[start of Collected data]
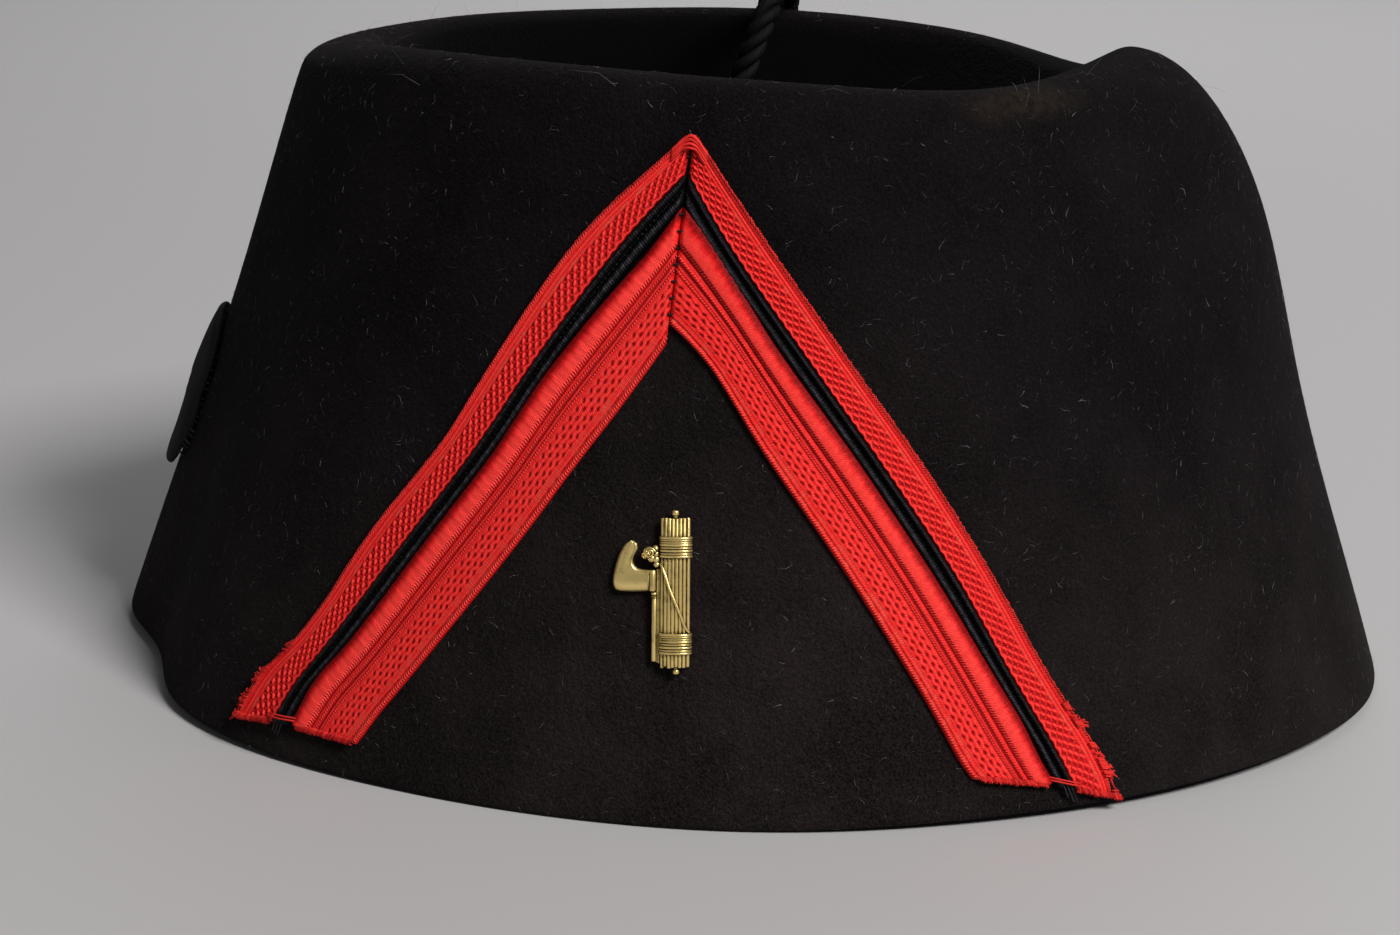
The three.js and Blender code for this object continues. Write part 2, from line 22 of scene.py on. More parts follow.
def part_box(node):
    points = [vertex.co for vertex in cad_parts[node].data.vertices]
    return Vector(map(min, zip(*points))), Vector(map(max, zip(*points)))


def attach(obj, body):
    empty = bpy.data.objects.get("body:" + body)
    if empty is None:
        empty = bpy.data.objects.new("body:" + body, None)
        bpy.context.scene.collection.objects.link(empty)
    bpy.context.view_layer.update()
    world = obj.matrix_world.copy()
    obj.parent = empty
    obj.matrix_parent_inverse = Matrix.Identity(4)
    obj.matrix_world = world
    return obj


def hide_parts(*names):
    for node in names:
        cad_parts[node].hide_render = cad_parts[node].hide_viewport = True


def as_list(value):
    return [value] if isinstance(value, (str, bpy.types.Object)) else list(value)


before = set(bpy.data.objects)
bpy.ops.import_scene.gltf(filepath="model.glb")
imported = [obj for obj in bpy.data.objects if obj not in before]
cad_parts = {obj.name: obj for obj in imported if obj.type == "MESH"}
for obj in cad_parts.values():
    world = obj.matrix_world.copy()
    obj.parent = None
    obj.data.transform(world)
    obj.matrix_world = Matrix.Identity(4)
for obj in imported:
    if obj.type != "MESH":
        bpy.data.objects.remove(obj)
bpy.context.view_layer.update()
MM = 0.001
LOG = logging.getLogger("fez")
Colour = tuple[float, float, float]
Place = tuple[float, float, float]


# ---- shader building


class Value:
    """A shader socket that carries one number, with arithmetic that adds Math nodes."""

    def __init__(self, tree: "ShaderTree", socket: Any) -> None:
        """Wraps an output socket of a tree."""
        self.tree = tree
        self.socket = socket

    def _math(self, operation: str, *operands: Any, clamp: bool = False) -> "Value":
        """Adds one Math node.

        Args:
            operation: The Math node's operation.
            operands: Numbers, sockets or values, in the node's order.
            clamp: Whether the result is kept between 0 and 1.

        Returns:
            The node's result.
        """
        inputs = {i: operand for i, operand in enumerate(operands)}
        settings = {"operation": operation, "use_clamp": clamp}
        node = self.tree.node("ShaderNodeMath", settings, inputs)
        return Value(self.tree, node.outputs[0])

    def __add__(self, other: Any) -> "Value":
        """Returns the sum."""
        return self._math("ADD", self, other)

    __radd__ = __add__

    def __sub__(self, other: Any) -> "Value":
        """Returns this less the other."""
        return self._math("SUBTRACT", self, other)

    def __rsub__(self, other: Any) -> "Value":
        """Returns the other less this."""
        return self._math("SUBTRACT", other, self)

    def __mul__(self, other: Any) -> "Value":
        """Returns the product."""
        return self._math("MULTIPLY", self, other)

    __rmul__ = __mul__

    def __pow__(self, power: Any) -> "Value":
        """Returns this raised to a power."""
        return self._math("POWER", self, power)

    def clamped(self) -> "Value":
        """Returns this kept between 0 and 1."""
        return self._math("ADD", self, 0.0, clamp=True)

    def sine(self) -> "Value":
        """Returns the sine of this, in radians."""
        return self._math("SINE", self)

    def size(self) -> "Value":
        """Returns this without its sign."""
        return self._math("ABSOLUTE", self)

    def ramp(self, start: float, end: float) -> "Value":
        """Rises smoothly from 0 at start to 1 at end, or falls where end is the lesser.

        Args:
            start: Where the result is 0.
            end: Where the result is 1.

        Returns:
            The eased result, between 0 and 1.
        """
        settings = {"interpolation_type": "SMOOTHSTEP", "clamp": True}
        if start < end:
            inputs = {"Value": self, "From Min": start, "From Max": end}
        else:
            inputs = {"Value": self, "From Min": end, "From Max": start, "To Min": 1.0, "To Max": 0.0}
        node = self.tree.node("ShaderNodeMapRange", settings, inputs)
        return Value(self.tree, node.outputs[0])

    def bump(self, centre: float, width: float) -> "Value":
        """Returns a smooth hump of height 1 about a centre, 0 beyond the given half width."""
        return (self - centre).size().ramp(width, 0.0)


class ShaderTree:
    """One material's node tree and its single Principled shader."""

    def __init__(self, name: str) -> None:
        """Makes an empty material with a Principled shader on its output.

        Args:
            name: The material's name.
        """
        self.material = bpy.data.materials.new(name)
        self.material.use_nodes = True
        self.material.node_tree.nodes.clear()
        self.shader = self.node("ShaderNodeBsdfPrincipled")
        self.node("ShaderNodeOutputMaterial", inputs={"Surface": self.shader.outputs[0]})

    def node(
        self,
        kind: str,
        settings: Optional[dict[str, Any]] = None,
        inputs: Optional[dict[Any, Any]] = None,
    ) -> bpy.types.Node:
        """Adds one node.

        Args:
            kind: The node's type.
            settings: Properties that are set first; stops sets a ramp's positions and colours.
            inputs: Values, sockets or Value objects for its inputs, by name or number.

        Returns:
            The new node.
        """
        made = self.material.node_tree.nodes.new(kind)
        for name, setting in (settings or {}).items():
            if name == "stops":
                self._set_stops(made, setting)
            else:
                setattr(made, name, setting)
        for key, given in (inputs or {}).items():
            self.feed(made.inputs[key], given)
        return made

    @staticmethod
    def _set_stops(node: bpy.types.Node, stops: Sequence[tuple[float, Sequence[float]]]) -> None:
        """Gives a colour ramp its stops.

        Args:
            node: The ramp.
            stops: Each stop's position and colour.
        """
        elements = node.color_ramp.elements
        while len(elements) < len(stops):
            elements.new(0.5)
        for element, (position, colour) in zip(elements, stops):
            element.position = position
            element.color = (*colour, 1.0)

    def feed(self, socket: Any, given: Any) -> None:
        """Links a socket to another, or sets its value.

        Args:
            socket: The input that is fed.
            given: A Value, an output socket, a number, a vector or a colour.
        """
        if isinstance(given, Value):
            given = given.socket
        if isinstance(given, bpy.types.NodeSocket):
            self.material.node_tree.links.new(given, socket)
        elif isinstance(given, tuple) and len(given) == 3 and socket.type == "RGBA":
            socket.default_value = (*given, 1.0)
        else:
            socket.default_value = given

    def object_point(self) -> Any:
        """Returns the point on the piece, in metres."""
        return self.node("ShaderNodeTexCoord").outputs["Object"]

    def woven_point(self) -> tuple[Value, Value, Value]:
        """Returns the weave's own coordinates: millimetres across and along, and either its painted shade
        and highlight or a thread's tone.
        """
        return self.axes(self.node("ShaderNodeAttribute", {"attribute_name": "weave"}).outputs["Vector"])

    def axes(self, point: Any) -> tuple[Value, Value, Value]:
        """Returns the three parts of a vector."""
        split = self.node("ShaderNodeSeparateXYZ", inputs={0: point})
        return tuple(Value(self, socket) for socket in split.outputs)

    def stretched(self, point: Any, scale: Sequence[float]) -> Any:
        """Returns a point with each part multiplied."""
        settings = {"operation": "MULTIPLY"}
        return self.node("ShaderNodeVectorMath", settings, {0: point, 1: tuple(scale)}).outputs[0]

    def noise(self, point: Any, per_unit: float, detail: float = 2.0, rough: float = 0.5) -> Value:
        """Returns a cloudy noise from 0 to 1 with the given number of lumps for each unit of the point."""
        inputs = {"Vector": point, "Scale": per_unit, "Detail": detail, "Roughness": rough}
        return Value(self, self.node("ShaderNodeTexNoise", inputs=inputs).outputs[0])

    def mixed(self, share: Any, first: Any, second: Any) -> Any:
        """Mixes two colours; a share of 1 gives the second."""
        return self.node("ShaderNodeMix", {"data_type": "RGBA"}, {0: share, 6: first, 7: second}).outputs[2]

    def relief(self, height: Value, depth: float) -> None:
        """Tilts the surface by a height map; depth is in metres for a height of 1."""
        bump = self.node("ShaderNodeBump", inputs={"Height": height, "Distance": depth, "Strength": 1.0})
        self.feed(self.shader.inputs["Normal"], bump.outputs[0])

    def finish(self, **inputs: Any) -> bpy.types.Material:
        """Sets the shader's sockets.

        Args:
            inputs: What each socket gets, by its name with underscores for spaces.

        Returns:
            The finished material.
        """
        for name, given in inputs.items():
            self.feed(self.shader.inputs[name.replace("_", " ")], given)
        return self.material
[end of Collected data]
Written exercise:
Look at the material above and copy, word for word, its lines from the first through the one containing "# ---- shader building".

Exercise answer:
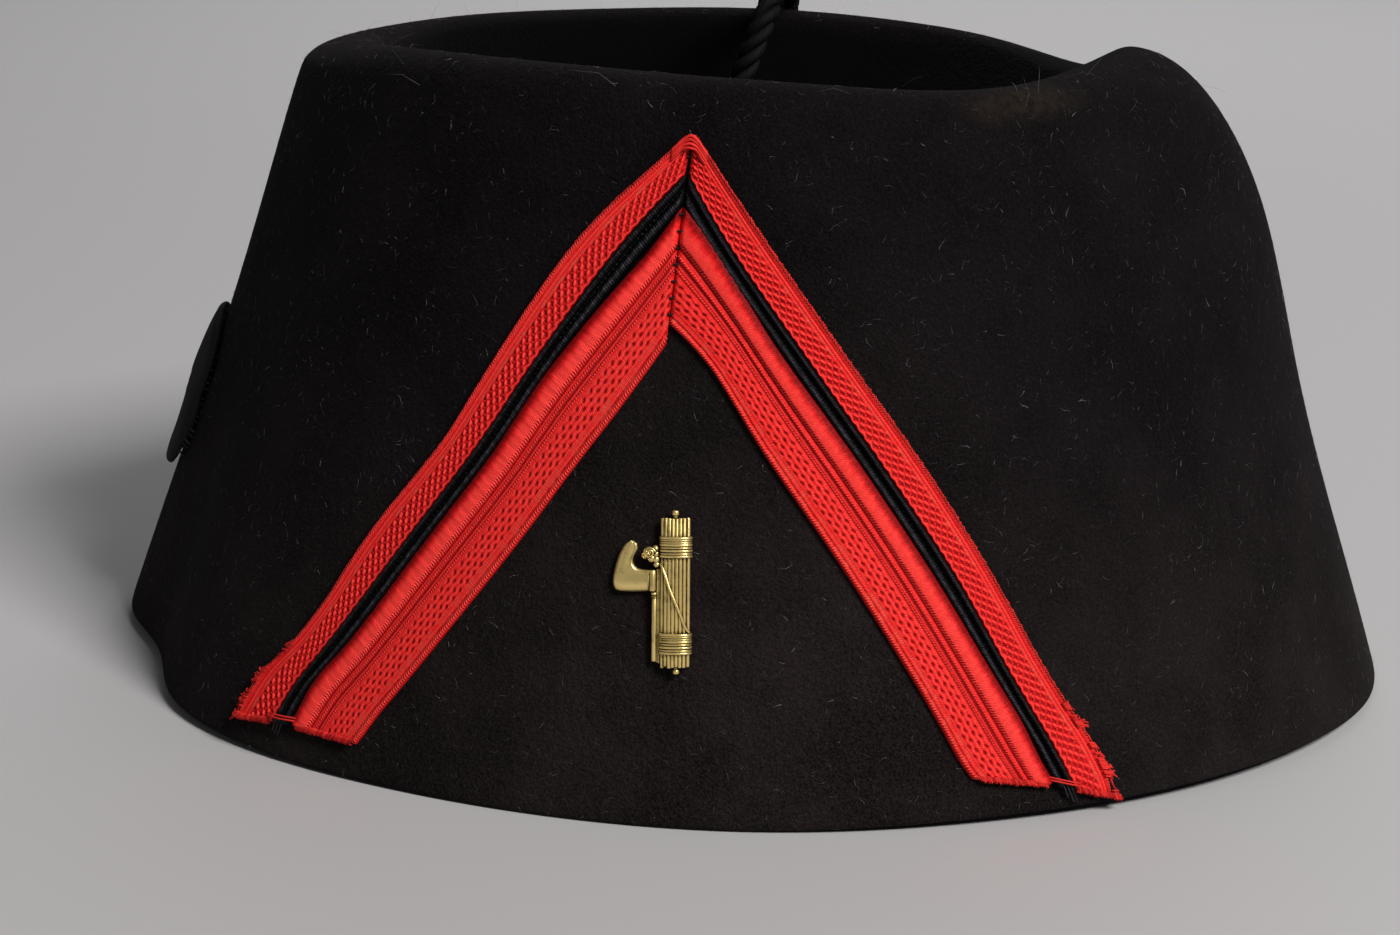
The three.js and Blender code for this object continues. Write part 2, from line 22 of scene.py on. More parts follow.
def part_box(node):
    points = [vertex.co for vertex in cad_parts[node].data.vertices]
    return Vector(map(min, zip(*points))), Vector(map(max, zip(*points)))


def attach(obj, body):
    empty = bpy.data.objects.get("body:" + body)
    if empty is None:
        empty = bpy.data.objects.new("body:" + body, None)
        bpy.context.scene.collection.objects.link(empty)
    bpy.context.view_layer.update()
    world = obj.matrix_world.copy()
    obj.parent = empty
    obj.matrix_parent_inverse = Matrix.Identity(4)
    obj.matrix_world = world
    return obj


def hide_parts(*names):
    for node in names:
        cad_parts[node].hide_render = cad_parts[node].hide_viewport = True


def as_list(value):
    return [value] if isinstance(value, (str, bpy.types.Object)) else list(value)


before = set(bpy.data.objects)
bpy.ops.import_scene.gltf(filepath="model.glb")
imported = [obj for obj in bpy.data.objects if obj not in before]
cad_parts = {obj.name: obj for obj in imported if obj.type == "MESH"}
for obj in cad_parts.values():
    world = obj.matrix_world.copy()
    obj.parent = None
    obj.data.transform(world)
    obj.matrix_world = Matrix.Identity(4)
for obj in imported:
    if obj.type != "MESH":
        bpy.data.objects.remove(obj)
bpy.context.view_layer.update()
MM = 0.001
LOG = logging.getLogger("fez")
Colour = tuple[float, float, float]
Place = tuple[float, float, float]


# ---- shader building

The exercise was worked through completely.